Este mesmo ato de sobrevivência é um processo criativo “a que deveríamos prestar mais atenção”, advertiu Faulkner, trazendo para o FSM as pessoas diretamente afetadas para que compartilhem suas preocupações e estratégias.
“Se podemos nos libertar a nos mesmos das fronteiras impostas pelo colonialismo e nos tornar genuinamente livres, como dizia Nelson Mandela, então poderemos nos dar conta de algo: África tem um enorme potencial. Outras vozes destacaram o grande efeito unificador e renovador do FSM.
Hassen Ltaief, ativista durante a revolução tunisiana, provocou um grande aplauso quando afirmou: “Não era o mesmo aqui antes da chegada do FSM. Viemos dar um novo espirito ao Foro e, como posso ver nos olhos dos ativistas mais veteranos, parece que é um verdadeiro êxito”.
O que tornou o Foro significativo, disse Ltaief, foi que abriu espaço para o desenvolvimento de uma consciência coletiva, e realçou a importância da organização conjunta, duas lições fundamentais para Tunes, que experimenta as dores do crescimento de uma nova democracia e está sob enorme pressão para salvaguardar suas conquistas revolucionárias.
Agora, os organizadores do FSM preparam o terreno pra as futuras reuniões. O Foro Social do Magreb se viu fortalecido com a decisão do Conselho Internacional de celebrar sua próxima reunião de planificação nessa região.
Esse foro regional nasceu em 2005, criado por instâncias de marroquinos e tunisinos em Porto Alegre. Desde então foram realizados grandes esforços para atender temas que competem a mulheres, jovens e a sociedade civil em geral do norte da África.
Há diversas propostas para a sede do próximo FSM, que vão desde a Índia ao México, Canadá, Brasil e inclui outra vez na Tunísia.

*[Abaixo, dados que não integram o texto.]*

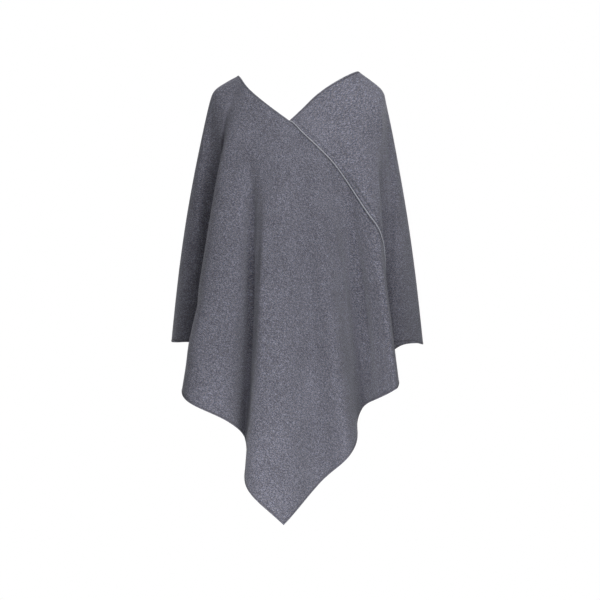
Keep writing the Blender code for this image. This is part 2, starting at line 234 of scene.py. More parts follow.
# The chains of stitches
NECK_CHAIN_END = 0.001       # past the V, where the seam's chain takes over
SEAM_CHAIN_END = 0.004       # before the free end, where the seam's chain stops
LINK_OVERLAP = 1.7           # length of a link, in pitches of the chain
LINK_SIDES, YARN_SIDES = 9, 4                    # corners of a link and of its yarn
LEAN_LEAST, LEAN_MOST = 0.7, 1.3                 # lean of the links, as shares of the tilt
CHAIN_SEED = 3               # of the links' uneven lean
CHAIN_SHADE = 0.62           # the yarn's dark fibres, as a share of its colour

# The stitches of the knit
LEG_SLANT = 1.3              # rows that a leg climbs in the width of a column
LEG_ROUND = 0.6              # power of a leg's round section
GAP_PAINTED_SHADE = 0.62              # tone of the painted shade in the gaps between the legs
PATCH_TONE = 0.07            # how far soft patches differ from the even tone

# Painted shade along a seam: a painted shadow beside the lapped edge, a lighter band over the ribs
# and a painted dark line past them. Columns: distance from the sewn end; share of the tone.
SEAM_PAINTED_SHADE_TONES = [
    (0.0000, 0.70), (0.0040, 0.55), (0.0054, 1.12), (0.0098, 1.12), (0.0116, 0.62),
    (0.0134, 1.00),
]
BRIGHTEST_SEAM_PAINTED_TONE = 1.25   # the colour ramp holds the tones as shares of this one
LIP_GROOVE_PAINTED_SHADE = 0.0037          # from the lapped edge to the painted shade of the groove beside it
LIP_GROOVE_PAINTED_SHADE_CORE = 0.0007     # half the width of the painted shade's dark middle
LIP_GROOVE_PAINTED_SHADE_RIM = 0.0016      # half the width of the whole painted shade in the groove
LIP_GROOVE_PAINTED_SHADE_TONE = 0.55       # tone of the painted shade in the groove's middle


def sine(degrees):
    return np.sin(np.radians(degrees))


def cosine(degrees):
    return np.cos(np.radians(degrees))


def wrapped(angle):
    """The same angle between -90 and 90 degrees: the cloth closes at the back tip."""
    return (angle + HALF_TURN / 2) % HALF_TURN - HALF_TURN / 2


def edge_distance(angle, straight):
    """Distance to a straight edge that passes this far from the apex at a shoulder."""
    return straight / cosine(SHOULDER_LINE - np.abs(wrapped(angle)))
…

“O FSM tradicionalmente tem sido uma experiência nômade, disse Nicolas Haeringer, observador do Conselho Internacional. “Deve fazer crescer suas raízes, mais que nunca, e considerando que a de Tunísia foi uma das reuniões mais inspiradoras das que assisti, crio que não seria uma louca ideias realiza-lo outra vez aqui”.